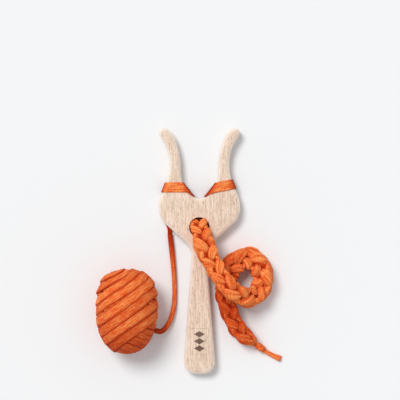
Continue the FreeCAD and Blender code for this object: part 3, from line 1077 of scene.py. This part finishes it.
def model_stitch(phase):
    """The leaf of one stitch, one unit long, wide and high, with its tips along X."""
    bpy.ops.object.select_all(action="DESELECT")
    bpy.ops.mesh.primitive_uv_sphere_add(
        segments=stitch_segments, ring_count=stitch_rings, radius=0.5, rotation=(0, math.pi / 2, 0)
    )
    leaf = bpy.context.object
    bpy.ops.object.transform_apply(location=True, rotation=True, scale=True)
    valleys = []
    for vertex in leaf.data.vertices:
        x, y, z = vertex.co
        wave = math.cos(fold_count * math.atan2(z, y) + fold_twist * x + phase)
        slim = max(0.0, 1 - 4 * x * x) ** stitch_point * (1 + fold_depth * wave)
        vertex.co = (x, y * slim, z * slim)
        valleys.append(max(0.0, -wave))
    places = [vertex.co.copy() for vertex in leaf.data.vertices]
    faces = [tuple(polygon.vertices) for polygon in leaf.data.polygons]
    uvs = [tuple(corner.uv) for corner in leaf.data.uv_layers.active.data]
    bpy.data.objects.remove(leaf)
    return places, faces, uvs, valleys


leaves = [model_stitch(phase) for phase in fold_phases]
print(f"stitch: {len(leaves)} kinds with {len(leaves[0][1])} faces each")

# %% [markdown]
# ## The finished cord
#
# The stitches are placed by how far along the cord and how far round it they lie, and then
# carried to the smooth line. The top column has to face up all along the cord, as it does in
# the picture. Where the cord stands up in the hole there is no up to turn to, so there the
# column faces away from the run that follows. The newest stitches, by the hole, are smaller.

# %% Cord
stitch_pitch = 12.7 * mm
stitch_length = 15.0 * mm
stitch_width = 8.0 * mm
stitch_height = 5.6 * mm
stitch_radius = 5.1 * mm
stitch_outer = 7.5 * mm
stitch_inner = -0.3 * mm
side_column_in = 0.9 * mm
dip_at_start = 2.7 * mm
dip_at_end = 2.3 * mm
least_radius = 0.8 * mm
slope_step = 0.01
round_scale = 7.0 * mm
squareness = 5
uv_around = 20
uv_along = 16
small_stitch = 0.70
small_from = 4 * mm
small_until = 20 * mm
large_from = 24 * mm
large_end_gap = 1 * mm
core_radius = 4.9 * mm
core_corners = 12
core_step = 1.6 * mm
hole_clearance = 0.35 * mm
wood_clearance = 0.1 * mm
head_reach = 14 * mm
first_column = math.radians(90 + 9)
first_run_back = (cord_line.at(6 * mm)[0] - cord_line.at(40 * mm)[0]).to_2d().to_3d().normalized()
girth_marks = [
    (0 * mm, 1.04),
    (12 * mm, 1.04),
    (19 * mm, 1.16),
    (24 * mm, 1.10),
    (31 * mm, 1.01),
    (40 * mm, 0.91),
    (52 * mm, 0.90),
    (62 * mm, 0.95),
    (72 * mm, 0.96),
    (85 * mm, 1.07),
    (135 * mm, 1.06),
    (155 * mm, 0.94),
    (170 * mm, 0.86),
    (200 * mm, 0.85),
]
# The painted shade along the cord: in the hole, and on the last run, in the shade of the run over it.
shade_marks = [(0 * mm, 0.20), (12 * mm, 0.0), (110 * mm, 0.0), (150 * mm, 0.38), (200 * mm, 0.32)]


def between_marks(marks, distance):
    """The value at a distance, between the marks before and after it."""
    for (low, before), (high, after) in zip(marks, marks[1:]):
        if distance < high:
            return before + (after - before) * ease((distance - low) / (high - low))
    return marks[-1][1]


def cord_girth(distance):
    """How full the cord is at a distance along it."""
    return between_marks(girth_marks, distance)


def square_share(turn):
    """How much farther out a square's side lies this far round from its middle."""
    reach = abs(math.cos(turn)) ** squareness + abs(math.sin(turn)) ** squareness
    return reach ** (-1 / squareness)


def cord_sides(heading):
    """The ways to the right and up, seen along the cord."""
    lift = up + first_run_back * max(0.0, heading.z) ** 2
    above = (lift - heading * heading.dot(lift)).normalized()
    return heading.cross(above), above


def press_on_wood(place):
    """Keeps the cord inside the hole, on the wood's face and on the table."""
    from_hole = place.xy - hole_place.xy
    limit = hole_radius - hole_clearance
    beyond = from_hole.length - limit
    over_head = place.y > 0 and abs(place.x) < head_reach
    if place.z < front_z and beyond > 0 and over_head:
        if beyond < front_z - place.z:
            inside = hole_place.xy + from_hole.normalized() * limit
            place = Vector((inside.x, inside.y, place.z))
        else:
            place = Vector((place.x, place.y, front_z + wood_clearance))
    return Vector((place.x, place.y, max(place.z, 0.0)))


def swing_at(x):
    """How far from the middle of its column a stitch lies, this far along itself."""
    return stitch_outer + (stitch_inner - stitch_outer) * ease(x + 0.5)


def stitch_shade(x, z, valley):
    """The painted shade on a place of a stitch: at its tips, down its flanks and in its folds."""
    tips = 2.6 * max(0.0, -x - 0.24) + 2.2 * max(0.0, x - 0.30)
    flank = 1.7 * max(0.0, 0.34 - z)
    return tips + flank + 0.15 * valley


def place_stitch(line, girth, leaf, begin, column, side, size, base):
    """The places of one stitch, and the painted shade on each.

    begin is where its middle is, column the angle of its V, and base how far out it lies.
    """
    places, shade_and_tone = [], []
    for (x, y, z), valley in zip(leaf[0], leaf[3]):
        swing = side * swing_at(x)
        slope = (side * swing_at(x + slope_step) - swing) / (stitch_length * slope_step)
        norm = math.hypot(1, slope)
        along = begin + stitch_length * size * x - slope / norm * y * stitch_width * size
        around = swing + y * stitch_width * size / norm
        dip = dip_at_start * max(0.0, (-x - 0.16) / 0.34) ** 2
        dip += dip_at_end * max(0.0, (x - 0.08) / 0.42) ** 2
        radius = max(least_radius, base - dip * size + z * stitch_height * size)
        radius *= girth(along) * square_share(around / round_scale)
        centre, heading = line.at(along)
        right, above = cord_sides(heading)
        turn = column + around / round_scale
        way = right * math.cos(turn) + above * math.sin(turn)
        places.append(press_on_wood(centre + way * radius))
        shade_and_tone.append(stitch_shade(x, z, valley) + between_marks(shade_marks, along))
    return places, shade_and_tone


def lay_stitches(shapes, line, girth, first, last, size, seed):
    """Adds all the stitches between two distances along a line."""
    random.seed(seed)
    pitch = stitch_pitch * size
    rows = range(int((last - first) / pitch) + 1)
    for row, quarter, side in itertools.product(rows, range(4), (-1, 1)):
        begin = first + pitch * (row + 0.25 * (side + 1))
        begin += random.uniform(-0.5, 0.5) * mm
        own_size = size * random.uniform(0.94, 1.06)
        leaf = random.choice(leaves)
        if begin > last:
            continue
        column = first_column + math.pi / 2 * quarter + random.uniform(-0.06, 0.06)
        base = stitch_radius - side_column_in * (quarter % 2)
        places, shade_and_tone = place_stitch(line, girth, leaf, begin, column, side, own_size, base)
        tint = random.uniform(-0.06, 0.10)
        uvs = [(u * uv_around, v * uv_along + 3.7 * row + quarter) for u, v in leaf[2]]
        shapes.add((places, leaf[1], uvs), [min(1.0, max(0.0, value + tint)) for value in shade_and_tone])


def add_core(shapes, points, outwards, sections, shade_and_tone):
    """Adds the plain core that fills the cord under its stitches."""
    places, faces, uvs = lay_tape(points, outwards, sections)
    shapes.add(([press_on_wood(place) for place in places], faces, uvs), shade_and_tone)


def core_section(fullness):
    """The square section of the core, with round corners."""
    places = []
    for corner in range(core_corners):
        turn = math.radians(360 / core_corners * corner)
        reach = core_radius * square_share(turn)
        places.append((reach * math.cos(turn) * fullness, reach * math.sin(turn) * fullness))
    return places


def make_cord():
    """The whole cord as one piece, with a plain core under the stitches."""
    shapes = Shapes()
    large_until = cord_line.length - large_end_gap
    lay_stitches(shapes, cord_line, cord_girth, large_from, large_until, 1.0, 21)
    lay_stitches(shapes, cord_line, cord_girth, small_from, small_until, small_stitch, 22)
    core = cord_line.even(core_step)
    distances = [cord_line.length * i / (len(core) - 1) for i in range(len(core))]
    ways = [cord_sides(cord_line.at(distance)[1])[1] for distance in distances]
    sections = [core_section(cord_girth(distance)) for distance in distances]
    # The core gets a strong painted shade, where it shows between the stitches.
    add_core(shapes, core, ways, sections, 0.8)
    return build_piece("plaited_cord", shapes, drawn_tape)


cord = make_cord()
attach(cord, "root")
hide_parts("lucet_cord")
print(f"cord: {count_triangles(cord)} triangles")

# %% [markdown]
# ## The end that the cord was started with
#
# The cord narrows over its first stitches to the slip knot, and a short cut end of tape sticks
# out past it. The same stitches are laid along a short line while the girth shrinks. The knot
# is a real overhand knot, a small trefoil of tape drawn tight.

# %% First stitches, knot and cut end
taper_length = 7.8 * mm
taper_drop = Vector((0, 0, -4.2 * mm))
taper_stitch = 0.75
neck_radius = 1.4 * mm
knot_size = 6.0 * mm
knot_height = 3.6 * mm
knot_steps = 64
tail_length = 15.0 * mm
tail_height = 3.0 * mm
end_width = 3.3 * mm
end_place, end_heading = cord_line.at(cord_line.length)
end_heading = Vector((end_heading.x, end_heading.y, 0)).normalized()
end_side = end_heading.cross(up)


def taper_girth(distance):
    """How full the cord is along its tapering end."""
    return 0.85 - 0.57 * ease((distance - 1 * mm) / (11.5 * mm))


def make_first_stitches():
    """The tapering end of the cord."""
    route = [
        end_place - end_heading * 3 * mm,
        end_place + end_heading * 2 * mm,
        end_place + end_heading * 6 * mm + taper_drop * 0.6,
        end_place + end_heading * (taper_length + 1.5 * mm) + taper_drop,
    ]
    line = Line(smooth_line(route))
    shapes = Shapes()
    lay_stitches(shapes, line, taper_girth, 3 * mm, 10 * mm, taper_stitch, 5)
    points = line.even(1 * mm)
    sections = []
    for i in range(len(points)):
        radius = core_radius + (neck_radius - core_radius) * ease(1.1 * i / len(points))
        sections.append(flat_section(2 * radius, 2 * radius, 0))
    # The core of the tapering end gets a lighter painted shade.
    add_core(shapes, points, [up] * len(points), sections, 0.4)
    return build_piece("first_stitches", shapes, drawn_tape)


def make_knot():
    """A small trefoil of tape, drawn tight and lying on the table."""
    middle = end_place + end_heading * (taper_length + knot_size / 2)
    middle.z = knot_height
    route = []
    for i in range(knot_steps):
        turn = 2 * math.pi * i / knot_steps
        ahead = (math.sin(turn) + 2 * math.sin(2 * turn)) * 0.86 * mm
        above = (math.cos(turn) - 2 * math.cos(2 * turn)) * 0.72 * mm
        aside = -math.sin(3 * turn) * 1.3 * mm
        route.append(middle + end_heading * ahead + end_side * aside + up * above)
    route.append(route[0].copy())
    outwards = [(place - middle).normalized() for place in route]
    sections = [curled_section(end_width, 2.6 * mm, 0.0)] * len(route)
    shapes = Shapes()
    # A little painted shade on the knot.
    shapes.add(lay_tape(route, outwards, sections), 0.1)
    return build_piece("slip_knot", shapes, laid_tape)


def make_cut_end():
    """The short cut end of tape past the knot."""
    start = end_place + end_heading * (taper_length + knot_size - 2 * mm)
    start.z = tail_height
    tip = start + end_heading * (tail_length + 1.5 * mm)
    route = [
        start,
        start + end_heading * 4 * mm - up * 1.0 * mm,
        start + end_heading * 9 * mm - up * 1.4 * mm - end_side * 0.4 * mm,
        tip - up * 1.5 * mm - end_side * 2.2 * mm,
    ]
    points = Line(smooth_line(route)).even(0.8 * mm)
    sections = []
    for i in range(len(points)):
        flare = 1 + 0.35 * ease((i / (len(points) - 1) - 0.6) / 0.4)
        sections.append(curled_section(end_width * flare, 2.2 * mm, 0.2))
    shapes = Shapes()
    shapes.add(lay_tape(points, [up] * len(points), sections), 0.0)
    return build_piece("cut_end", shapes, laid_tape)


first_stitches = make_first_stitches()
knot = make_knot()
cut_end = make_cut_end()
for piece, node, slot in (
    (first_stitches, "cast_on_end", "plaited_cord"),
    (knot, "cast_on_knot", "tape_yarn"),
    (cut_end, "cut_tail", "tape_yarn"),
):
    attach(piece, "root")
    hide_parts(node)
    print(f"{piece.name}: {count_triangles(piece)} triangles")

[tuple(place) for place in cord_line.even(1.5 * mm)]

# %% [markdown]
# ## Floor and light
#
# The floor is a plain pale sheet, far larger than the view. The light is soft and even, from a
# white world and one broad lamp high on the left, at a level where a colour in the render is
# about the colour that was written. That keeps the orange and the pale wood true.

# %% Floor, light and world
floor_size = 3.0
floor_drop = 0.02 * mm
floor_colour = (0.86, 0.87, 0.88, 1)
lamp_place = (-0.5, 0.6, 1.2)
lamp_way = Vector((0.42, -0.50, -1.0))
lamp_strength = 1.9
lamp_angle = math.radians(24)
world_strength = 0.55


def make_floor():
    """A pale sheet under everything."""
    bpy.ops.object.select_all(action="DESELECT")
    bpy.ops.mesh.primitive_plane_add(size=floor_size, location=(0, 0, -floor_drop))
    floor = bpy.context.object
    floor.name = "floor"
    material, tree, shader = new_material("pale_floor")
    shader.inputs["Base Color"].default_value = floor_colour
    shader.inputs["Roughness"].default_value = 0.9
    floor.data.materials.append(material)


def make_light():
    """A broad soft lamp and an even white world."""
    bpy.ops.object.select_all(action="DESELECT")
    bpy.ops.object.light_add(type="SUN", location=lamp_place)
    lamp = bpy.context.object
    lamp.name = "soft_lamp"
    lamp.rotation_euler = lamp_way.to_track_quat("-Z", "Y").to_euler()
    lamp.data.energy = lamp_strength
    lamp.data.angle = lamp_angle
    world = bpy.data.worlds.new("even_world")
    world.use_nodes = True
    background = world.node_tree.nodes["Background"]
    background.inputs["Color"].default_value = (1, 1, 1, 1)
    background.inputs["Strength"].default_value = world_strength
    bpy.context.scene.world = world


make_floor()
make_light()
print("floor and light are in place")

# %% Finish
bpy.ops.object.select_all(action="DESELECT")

■ **WHAT IS NEEDED**
Write down again the exact lines running from the beginning of the data to the line containing "return places, faces, uvs, valleys", with both ends included.

■ **SOLUTION**
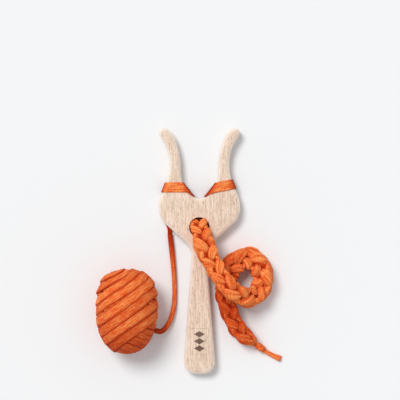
Continue the FreeCAD and Blender code for this object: part 3, from line 1077 of scene.py. This part finishes it.
def model_stitch(phase):
    """The leaf of one stitch, one unit long, wide and high, with its tips along X."""
    bpy.ops.object.select_all(action="DESELECT")
    bpy.ops.mesh.primitive_uv_sphere_add(
        segments=stitch_segments, ring_count=stitch_rings, radius=0.5, rotation=(0, math.pi / 2, 0)
    )
    leaf = bpy.context.object
    bpy.ops.object.transform_apply(location=True, rotation=True, scale=True)
    valleys = []
    for vertex in leaf.data.vertices:
        x, y, z = vertex.co
        wave = math.cos(fold_count * math.atan2(z, y) + fold_twist * x + phase)
        slim = max(0.0, 1 - 4 * x * x) ** stitch_point * (1 + fold_depth * wave)
        vertex.co = (x, y * slim, z * slim)
        valleys.append(max(0.0, -wave))
    places = [vertex.co.copy() for vertex in leaf.data.vertices]
    faces = [tuple(polygon.vertices) for polygon in leaf.data.polygons]
    uvs = [tuple(corner.uv) for corner in leaf.data.uv_layers.active.data]
    bpy.data.objects.remove(leaf)
    return places, faces, uvs, valleys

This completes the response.